__TASK DETAILS__.
Among the entries that follow, the required portion opens with the line containing "Keep writing the" and closes with the line containing "size=3, min=0, max=1)". Give that portion again exactly, and nothing else.

__Stored entries__.
......
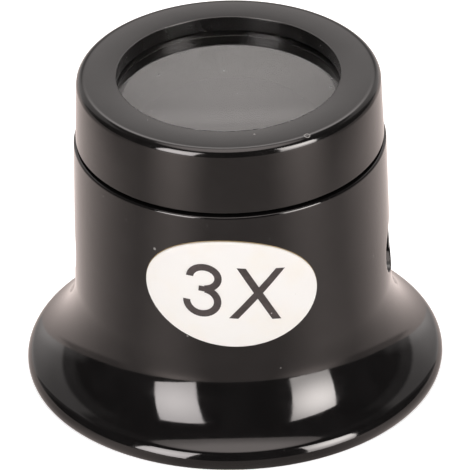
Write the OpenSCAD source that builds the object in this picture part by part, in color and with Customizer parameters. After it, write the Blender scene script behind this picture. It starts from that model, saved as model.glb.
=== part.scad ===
// Single-lens eye loupe: a flared eyecup with a screw cap that holds one glass lens, and an oval label.
// Z is the optical axis. The loupe stands on its rim at z = 0, and the label faces -Y.
// The lens sets the neck around it, the neck sets the cap, and the cap sets the barrel. The rim has its own size.

/* [Lens] */
// Diameter of the lens
lens_d = 21.6; // [20:0.1:23]
// Thickness of the lens at its edge
lens_edge_t = 1.24; // [1:0.02:1.8]
// Magnification that the lens is made for
magnification = 3; // [2.5:0.1:4]
// Refractive index of the glass
glass_index = 1.523; // [1.5:0.001:1.6]
// Clearance around the lens in its pocket
pocket_gap = 0.15; // [0.1:0.05:0.3]
// Clearance over and under the lens
lens_play = 0.03; // [0.02:0.01:0.06]

/* [Neck and lens seat] */
// Thickness of the neck's wall around the lens, under the thread
neck_wall = 0.8; // [0.7:0.05:1.2]
// Width of the ledge's ring that the lens rests on
seat_w = 1.2; // [0.8:0.1:1.6]
// Thickness of the ledge
ledge_t = 1.2; // [0.8:0.1:1.6]
// How far the ledge stands in from the bore below it
ledge_step = 0.6; // [0.3:0.1:0.9]
// Space between the top of the neck and the lip of the cap
neck_gap = 0.4; // [0.3:0.1:0.8]

/* [Screw thread] */
// Pitch of the thread
thread_pitch = 1.2; // [1.1:0.05:1.3]
// Turns of thread on the neck
neck_turns = 2.6; // [1.5:0.1:2.7]
// Turns of thread in the cap
cap_turns = 2.4; // [1.5:0.1:2.5]
// Height of a thread ridge
thread_depth = 0.45; // [0.3:0.05:0.5]
// Width of a thread ridge at its root
thread_root_w = 0.8; // [0.6:0.05:0.8]
// Width of a thread ridge at its crest
thread_crest_w = 0.33; // [0.25:0.02:0.35]
// Clearance between the crest of one thread and the root of the other
thread_gap = 0.15; // [0.15:0.05:0.3]

/* [Cap] */
// Thickness of the cap's wall at its lower edge
cap_wall = 1.2; // [1:0.05:1.6]
// Draft of the cap's side, in degrees
cap_draft = 2.35; // [0:0.05:3]
// Height of the cap from its lower edge to its top face
cap_h = 6.1; // [5.9:0.1:8]
// Groove between the shoulder and the cap
cap_gap = 0.27; // [0.2:0.01:0.5]
// Radius of the rounded edge at the top of the cap
cap_round = 0.75; // [0.4:0.05:1]
// How far the lip around the sight opening reaches over the lens
lip_w = 1; // [0.6:0.1:1.6]
// Thickness of the lip
lip_t = 1.39; // [1.2:0.01:1.8]

/* [Barrel] */
// How far the barrel's shoulder stands out past the cap's lower edge
shoulder_step = 0.18; // [0:0.02:0.6]
// Height of the shoulder, under the cap
shoulder_h = 22.9; // [22:0.1:26]
// Height of the waist, where the flare begins
waist_h = 8.6; // [7:0.2:9.4]
// Draft of the barrel, in degrees
barrel_draft = 1.4; // [0.2:0.1:2]
// Thickness of the barrel's wall
wall = 1.6; // [1.2:0.1:2]
// Thickness of the web under the neck
web_t = 1.5; // [1:0.1:2]

/* [Rim] */
// Outer diameter of the rim that sits in the eye socket
rim_d = 37.2; // [34:0.2:41]
// Width of the rim, from its outer edge to the inner edge of its flat face
rim_w = 1.2; // [0.8:0.1:1.6]
// Radius of the rim's rounded edge
rim_round = 1.3; // [0.9:0.1:1.6]
// Height at which the rounded edge is widest
rim_wide_h = 0.6; // [0.3:0.1:0.8]

/* [Vents] */
// Diameter of each vent hole
vent_d = 5.2; // [3:0.2:5.4]
// Height of the vents' common axis over the waist
vent_rise = 3.4; // [2.8:0.1:6]
// Turn of the vents' axis away from the X axis, in degrees
vent_turn = 4; // [0:1:15]

/* [Label] */
// Length of the oval label along the barrel's surface
label_w = 15.5; // [10:0.1:17]
// Height of the oval label
label_h = 10.5; // [6:0.1:11]
// How far the label sits below the middle of the barrel
label_drop = 0.45; // [-1.5:0.05:1.5]
// Turn of the label around the barrel, away from the front, in degrees
label_turn = -0.8; // [-10:0.1:10]
// Tilt of the label, in degrees
label_tilt = -6.5; // [-10:0.5:10]
// Thickness of the label
label_t = 0.12; // [0.08:0.02:0.2]
// Layer of glue under the label
glue_t = 0.02; // [0.01:0.01:0.05]

/* [Edges] */
// Width of the small chamfers on sharp edges
edge_break = 0.12; // [0.05:0.01:0.15]

/* [Hidden] */
$fn = 128;
// Steps for one turn of a thread
thread_steps = 32;
// Depth that a ridge is sunk into its wall, and the part of a turn over which its ends fade into the wall
ridge_sink = 0.2;
ridge_fade = 0.12;
// Points on the outline of the label
label_points = 72;
// Distance past a face that a cut runs
over = 1;
// Nearest distance of distinct vision, which magnification refers to
near_point = 250;

// Radii of the lens, its pocket, the bore and the neck, and of the cap's bore, edge and sight opening
lens_r = lens_d / 2;
pocket_r = lens_r + pocket_gap;
ledge_r = lens_r - seat_w;
bore_r = ledge_r + ledge_step;
neck_r = pocket_r + neck_wall;
cap_bore_r = neck_r + thread_depth + thread_gap;
cap_r = cap_bore_r + cap_wall;
opening_r = lens_r - lip_w;

// Corners of the barrel's outside, and the direction that its surface faces, as [outward, up]
shoulder = [cap_r + shoulder_step, shoulder_h];
waist = [barrel_r(waist_h), waist_h];
draft_normal = [cos(barrel_draft), sin(barrel_draft)];
web_h = shoulder_h - web_t;

// The rim's edge is a circle, and the flare is a larger one outside that touches both it and the barrel
rim_r = rim_d / 2;
rim_mid = [rim_r - rim_round, rim_wide_h];
rim_mid_to_waist = waist - rim_mid;
flare_r = (rim_mid_to_waist * rim_mid_to_waist - rim_round * rim_round)
    / (2 * (rim_round - rim_mid_to_waist * draft_normal));
flare_mid = waist + flare_r * draft_normal;
crest = rim_mid + rim_round * unit(flare_mid - rim_mid);

// Inside the flare another circle touches the barrel's inner wall and meets the inner edge of the rim's face
inner_waist = waist - [wall, 0];
inner_rim = [rim_r - rim_w, 0];
rim_to_waist = inner_waist - inner_rim;
inner_flare_r = -(rim_to_waist * rim_to_waist) / (2 * (rim_to_waist * draft_normal));
inner_flare_mid = inner_waist + inner_flare_r * draft_normal;

cap_base_h = shoulder_h + cap_gap;
cap_top_h = cap_base_h + cap_h;
lip_h = cap_top_h - lip_t;
neck_top_h = lip_h - neck_gap;

// A lens that is flat below and domed above has its focal length from the radius of its dome
focal_length = near_point / (magnification - 1);
dome_r = focal_length * (glass_index - 1);
dome_mid_h = lip_h - lens_play - sqrt(dome_r * dome_r - opening_r * opening_r);
lens_base_h = dome_mid_h + sqrt(dome_r * dome_r - lens_r * lens_r) - lens_edge_t;
seat_h = lens_base_h - lens_play;

// Both threads start at the same side, half a pitch apart in height, so that the ridges pass each other
thread_start_h = cap_base_h + thread_root_w / 2 + edge_break;

vent_h = waist_h + vent_rise;
label_mid_h = (waist_h + shoulder_h) / 2 - label_drop;

function unit(v) = v / norm(v);
function barrel_r(h) = shoulder.x + (shoulder_h - h) * tan(barrel_draft);

// Height of a ridge at a place along it, from 0 at its start to 1 at its end
function ridge_rise(place, turns) = min(1, place * turns / ridge_fade, (1 - place) * turns / ridge_fade);

// Corner points of a ridge's section at one place, from its sunk root to its crest and back
function ridge_section(wall_r, out, place, turns) =
    let (
        turn = 360 * turns * place,
        h = thread_pitch * turns * place,
        rise = ridge_rise(place, turns),
        root_r = wall_r - out * ridge_sink,
        crest_r = root_r + out * (ridge_sink / 2 + (thread_depth + ridge_sink / 2) * rise)
    )
    [for (corner = [[root_r, -thread_root_w], [crest_r, -thread_crest_w], [crest_r, thread_crest_w],
            [root_r, thread_root_w]])
        [corner.x * cos(turn), corner.x * sin(turn), h + corner.y / 2]];

// A helical ridge on a round wall, standing outwards for out = 1 and inwards for out = -1
module thread_ridge(wall_r, turns, out) {
    steps = round(turns * thread_steps);
    sections = [for (i = [0:steps]) ridge_section(wall_r, out, i / steps, turns)];
    corners = len(sections[0]);
    sides = [for (i = [0:steps - 1], k = [0:corners - 1])
        let (a = corners * i + k, b = corners * i + (k + 1) % corners)
        each [[a, b, b + corners], [a, b + corners, a + corners]]];
    last = corners * steps;
    ends = [[3, 2, 1, 0], [last, last + 1, last + 2, last + 3]];
    faces = concat(sides, ends);
    turned = [for (f = faces) [for (i = [len(f) - 1:-1:0]) f[i]]];
    polyhedron(points = [for (section = sections) each section], faces = out > 0 ? faces : turned);
}

// Half section of the body's outside, without the neck
module body_outside() {
    difference() {
        union() {
            polygon([[0, 0], [rim_mid.x, 0], rim_mid, crest, waist, shoulder - [0, edge_break],
                shoulder - [edge_break, 0], [0, shoulder_h]]);
            intersection() {
                translate(rim_mid) circle(rim_round);
                square([rim_r, rim_wide_h + rim_round]);
            }
        }
        translate(flare_mid) circle(flare_r);
    }
}

// Half section of the hollow inside the barrel and the flare
module body_hollow() {
    difference() {
        polygon([[0, -over], [inner_rim.x, -over], inner_rim, inner_waist, [barrel_r(web_h) - wall, web_h],
            [0, web_h]]);
        translate(inner_flare_mid) circle(inner_flare_r);
    }
}

// Half section of the neck, with the ledge and the pocket for the lens
module neck_section() {
    polygon([[bore_r, web_h], [neck_r, web_h], [neck_r, neck_top_h - edge_break],
        [neck_r - edge_break, neck_top_h], [pocket_r, neck_top_h], [pocket_r, seat_h], [ledge_r, seat_h],
        [ledge_r, seat_h - ledge_t], [bore_r, seat_h - ledge_t]]);
}

module eyecup_body() {
    color([0.03, 0.03, 0.03]) union() {
        difference() {
            rotate_extrude() {
                difference() {
                    body_outside();
                    body_hollow();
                    square([bore_r, shoulder_h + over]);
                }
                neck_section();
            }
            rotate([0, 0, -vent_turn]) translate([-rim_r, 0, vent_h]) rotate([0, 90, 0])
                cylinder(d = vent_d, h = rim_d);
        }
        translate([0, 0, thread_start_h]) thread_ridge(neck_r, neck_turns, 1);
    }
}

// Half section of the cap
module cap_section() {
    side_normal = [cos(cap_draft), sin(cap_draft)];
    top_r = cap_r - cap_h * tan(cap_draft);
    round_mid = [top_r - cap_round * (1 - sin(cap_draft)) / cos(cap_draft), cap_top_h - cap_round];
    union() {
        polygon([[cap_bore_r + edge_break, cap_base_h], [cap_r - edge_break, cap_base_h],
            [cap_r, cap_base_h + edge_break], round_mid + cap_round * side_normal, round_mid,
            [round_mid.x, cap_top_h], [opening_r + edge_break, cap_top_h], [opening_r, cap_top_h - edge_break],
            [opening_r, lip_h], [cap_bore_r, lip_h], [cap_bore_r, cap_base_h + edge_break]]);
        translate(round_mid) circle(cap_round);
    }
}

module lens_cap() {
    color([0.04, 0.04, 0.04]) union() {
        rotate_extrude() cap_section();
        translate([0, 0, thread_start_h + thread_pitch / 2]) thread_ridge(cap_bore_r, cap_turns, -1);
    }
}

module lens() {
    color([0.8, 0.86, 0.85, 0.5]) intersection() {
        translate([0, 0, lens_base_h]) cylinder(r = lens_r, h = lip_h);
        translate([0, 0, dome_mid_h]) sphere(r = dome_r, $fn = 360);
    }
}

// Outline of the label as it is seen from the front, when its oval is wrapped round the barrel
module label_outline() {
    wrap_r = barrel_r(label_mid_h);
    polygon([for (i = [0:label_points - 1])
        let (
            turn = 360 * i / label_points,
            across = label_w / 2 * cos(turn),
            up = label_h / 2 * sin(turn),
            along = across * cos(label_tilt) - up * sin(label_tilt),
            high = across * sin(label_tilt) + up * cos(label_tilt)
        )
        [wrap_r * sin(along / wrap_r * 180 / PI), high]]);
}

module label() {
    low = label_mid_h - label_h;
    high = label_mid_h + label_h;
    color([0.95, 0.94, 0.92]) rotate([0, 0, label_turn]) intersection() {
        rotate_extrude() polygon([[barrel_r(low) + glue_t, low], [barrel_r(low) + glue_t + label_t, low],
            [barrel_r(high) + glue_t + label_t, high], [barrel_r(high) + glue_t, high]]);
        translate([0, 0, label_mid_h]) rotate([90, 0, 0]) linear_extrude(waist.x + over) label_outline();
    }
}

eyecup_body();
lens_cap();
lens();
label();
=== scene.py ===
import math
from functools import reduce

import bmesh
import bpy
from bpy.props import FloatProperty, FloatVectorProperty, PointerProperty
from mathutils import Matrix, Vector


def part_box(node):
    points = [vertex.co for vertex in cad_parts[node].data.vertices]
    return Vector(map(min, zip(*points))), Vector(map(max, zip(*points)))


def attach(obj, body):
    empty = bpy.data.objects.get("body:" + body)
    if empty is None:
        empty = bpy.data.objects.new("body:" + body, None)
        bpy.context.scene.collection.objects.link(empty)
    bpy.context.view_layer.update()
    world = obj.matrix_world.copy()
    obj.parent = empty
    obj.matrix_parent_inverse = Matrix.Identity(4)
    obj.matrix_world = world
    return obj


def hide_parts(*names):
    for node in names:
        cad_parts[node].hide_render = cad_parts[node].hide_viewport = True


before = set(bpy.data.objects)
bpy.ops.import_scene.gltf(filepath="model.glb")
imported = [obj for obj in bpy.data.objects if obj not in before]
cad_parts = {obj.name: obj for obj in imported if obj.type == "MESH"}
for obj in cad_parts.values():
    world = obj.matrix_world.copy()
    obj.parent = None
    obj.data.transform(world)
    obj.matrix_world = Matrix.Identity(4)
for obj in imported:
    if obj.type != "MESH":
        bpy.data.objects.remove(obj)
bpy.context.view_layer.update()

bl_info = {
    "name": "Eye loupe",
    "version": (1, 0, 0),
    "blender": (4, 5, 0),
    "location": "View3D > Sidebar > Eye loupe",
    "description": "Builds an eye loupe with a screw cap, a glass lens and a label round its packed solids",
    "category": "Object",
}

MM = 0.001
BODY_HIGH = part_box("eyecup_body")[1]
CAP_LOW, CAP_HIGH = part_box("lens_cap")
LENS_LOW, LENS_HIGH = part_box("lens")


def length(name, description, default):
    """A length property, in metres."""
    return FloatProperty(name=name, description=description, default=default, unit="LENGTH", precision=5)


def angle(name, description, degrees):
    """An angle property with its default in degrees."""
    return FloatProperty(name=name, description=description, default=math.radians(degrees), unit="ROTATION")


def colour(name, description, default):
    """A colour property, linear."""
    return FloatVectorProperty(name=name, description=description, default=default, size=3, subtype="COLOR",
                               min=0.0, max=1.0)


def factor(name, description, default):
    """A plain number property."""
    return FloatProperty(name=name, description=description, default=default, min=0.0)


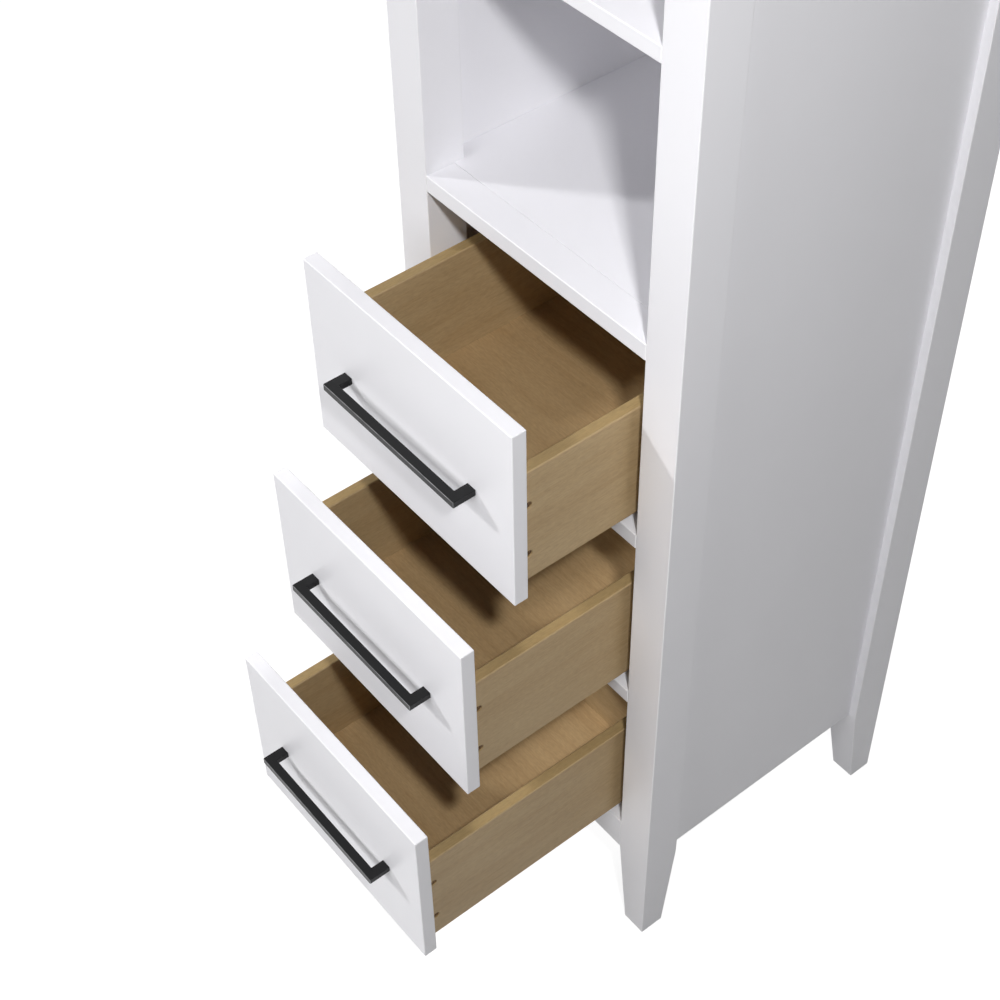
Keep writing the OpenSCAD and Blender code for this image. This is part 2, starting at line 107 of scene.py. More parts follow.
# Where the lamps hang, what they are turned to and how wide they are, in metres
KEY_DIRECTION = (0.66, 0.545, -0.515)
FLASH_PLACE, FLASH_TARGET, FLASH_SIZE = (1.30, -0.814, 2.524), (0.0, -0.2, -0.3), 0.13
FRONT_PLACE, FRONT_TARGET, FRONT_SIZE = (0.25, -2.5, 1.95), (0.0, -0.6, -0.6), 1.2
REAR_PLACE, REAR_TARGET, REAR_SIZE = (-1.4, 2.3, 2.2), (0.0, 0.1, 0.9), 1.2
FLOOR_POINTS = 9

# The camera's sensor in millimetres, and how far it sees in metres
SENSOR_WIDTH = 36.0
SIGHT = 60.0


# ---------------------------------------------------------------- settings

def length(name, description, default):
    """A size in metres that the panel shows in the scene's units."""
    return bpy.props.FloatProperty(name=name, description=description, default=default,
                                   unit="LENGTH", precision=5, min=0)


def share(name, description, default):
    """A plain number from 0 to 1."""
    return bpy.props.FloatProperty(name=name, description=description, default=default,
                                   subtype="FACTOR", min=0, max=1)


def watts(name, description, default):
    """Power of a lamp."""
    return bpy.props.FloatProperty(name=name, description=description, default=default, unit="POWER", min=0)


def colour(name, description, default):
    """A colour in scene-linear light."""
    return bpy.props.FloatVectorProperty(name=name, description=description, default=default,
                                         subtype="COLOR", size=3, min=0, max=1)


def degrees(name, description, default):
    """An angle, given in degrees."""
    return bpy.props.FloatProperty(name=name, description=description, default=math.radians(default),
                                   subtype="ANGLE")


def offset(name, description, default):
    """A shift in metres that may go either way."""
    return bpy.props.FloatProperty(name=name, description=description, default=default,
                                   unit="LENGTH", precision=5)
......
__ANSWER TO THIS PROBLEM__.
Keep writing the OpenSCAD and Blender code for this image. This is part 2, starting at line 107 of scene.py. More parts follow.
# Where the lamps hang, what they are turned to and how wide they are, in metres
KEY_DIRECTION = (0.66, 0.545, -0.515)
FLASH_PLACE, FLASH_TARGET, FLASH_SIZE = (1.30, -0.814, 2.524), (0.0, -0.2, -0.3), 0.13
FRONT_PLACE, FRONT_TARGET, FRONT_SIZE = (0.25, -2.5, 1.95), (0.0, -0.6, -0.6), 1.2
REAR_PLACE, REAR_TARGET, REAR_SIZE = (-1.4, 2.3, 2.2), (0.0, 0.1, 0.9), 1.2
FLOOR_POINTS = 9

# The camera's sensor in millimetres, and how far it sees in metres
SENSOR_WIDTH = 36.0
SIGHT = 60.0


# ---------------------------------------------------------------- settings

def length(name, description, default):
    """A size in metres that the panel shows in the scene's units."""
    return bpy.props.FloatProperty(name=name, description=description, default=default,
                                   unit="LENGTH", precision=5, min=0)


def share(name, description, default):
    """A plain number from 0 to 1."""
    return bpy.props.FloatProperty(name=name, description=description, default=default,
                                   subtype="FACTOR", min=0, max=1)


def watts(name, description, default):
    """Power of a lamp."""
    return bpy.props.FloatProperty(name=name, description=description, default=default, unit="POWER", min=0)


def colour(name, description, default):
    """A colour in scene-linear light."""
    return bpy.props.FloatVectorProperty(name=name, description=description, default=default,
                                         subtype="COLOR", size=3, min=0, max=1)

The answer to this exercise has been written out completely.